Афиша фильма «Тугой узел» (реж. М. Швейцер). 1956 год

Но долго даже с первых реплик не могли сдвинуться. Все искали, как это должно быть. Первый период репетиций был очень подробный, жутко мучительный, но очень радостный, потому что мы понимали, что находим что-то свое. Конечно, нас вел Ефремов, предлагал методику, путь, но работали все вместе. Все сидели на репетиции. Независимо от того даже, занят ты в пьесе или нет. Потому что был поиск. Каким языком мы хотим говорить, что мы хотим сделать на сцене. Хотелось сказать со сцены правду… У нас был тогда термин — мы его у Немировича-Данченко взяли: "мужественная простота". Как воплотить это на сцене? Что он имел в виду? В "Матросской тишине" мы пытались это понять и добиться этой "мужественной простоты"…

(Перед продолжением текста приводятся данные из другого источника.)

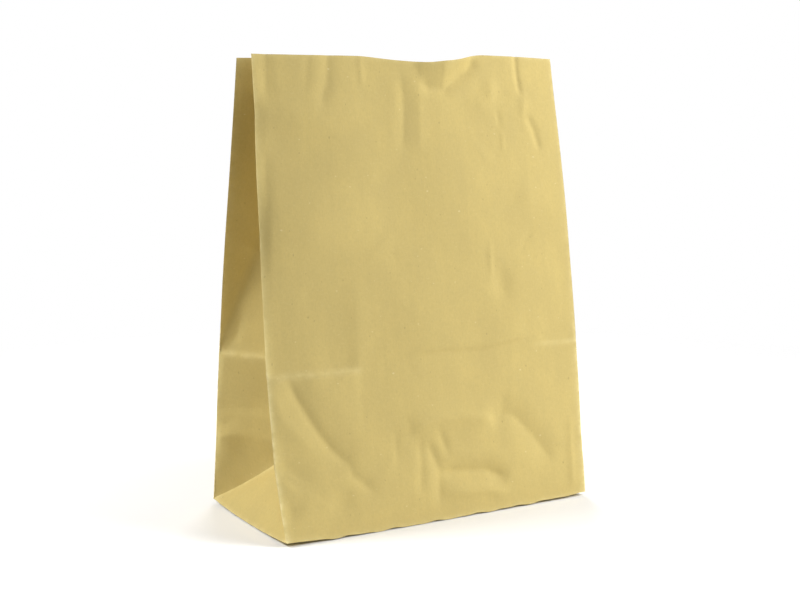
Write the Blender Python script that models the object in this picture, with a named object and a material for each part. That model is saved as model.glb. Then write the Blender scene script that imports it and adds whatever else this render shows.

Роль Абрама Шварца — отца Давида — была если не лучшая, то одна из лучших ролей Евстигнеева за всю жизнь. Более того, единственная его по-настоящему трагическая роль. Самое поразительное тогда для меня было — как он сумел сыграть старого еврея! Я больше не видел, чтобы так играли! Как он сумел это ухватить? Он же из русской семьи, с завода. И мама у него такая же… Просто у него это рождалось из каких-то, может, случайных, мелких наблюдений… Что-то мы в этом спектакле нашли все вместе. Какую-то общую атмосферу правды, подлинности. Там все было настоящее — связи, проживание, какое-то очень глубинное прочтение. До такой степени настоящее, что мне до сих пор стыдно и больно, как будто я по-настоящему выгнал отца, понимаете? Но у Давида сильнее было желание карьеры, той жизни, которая уже сейчас настанет. Конкурс. На него, на Давида, ставят. Он хочет быть великим скрипачом. А тут приехал этот провинциальный еврей со своими примочками, со своим акцентом… и я не могу, чтобы это видели товарищи. Сейчас Чернышев придет (эта роль в спектакле досталась Олегу Ефремову. — Ф.Р.), а только что мой друг пострадал из-за отца. А тут вдруг вот это приехало. Я ведь его не знаю в новом качестве: что он перестал мухлевать, живет нормальной жизнью. Он совсем не нужен, я ведь живу совсем другой жизнью, все другое. Я другой совершенно… И вдруг из прошлого появляется это… Евстигнеев очень резко играл. Давид его любил — отец все-таки. Но и ненавидел — помнил, как тот приходил пьяный, жуткий. А в третьем акте, когда к умирающему Давиду является отец и рассказывает, как он погиб, на сцене был вагон, полки с ранеными. Мне кажется, мы очень точно передали атмосферу вагона, войны — мы же все ее знали, Гусев вообще весь фронт прошел, я мальчишкой перед ранеными в госпиталях выступал. И у нас получилось это передать на сцене. Именно военный вагон. Давид бредил, на соседней полке кричал что-то антисемитское раненый мальчик, которого играл Табаков, а потом все уходило в темноту, и Давид со Шварцем оставались в луче света. Я лежал на полке, он сидел рядом. И рассказывал — не в зал, а мне, Давиду. Даже сейчас спокойно вспоминать не могу, как он говорил, как их вели на расстрел…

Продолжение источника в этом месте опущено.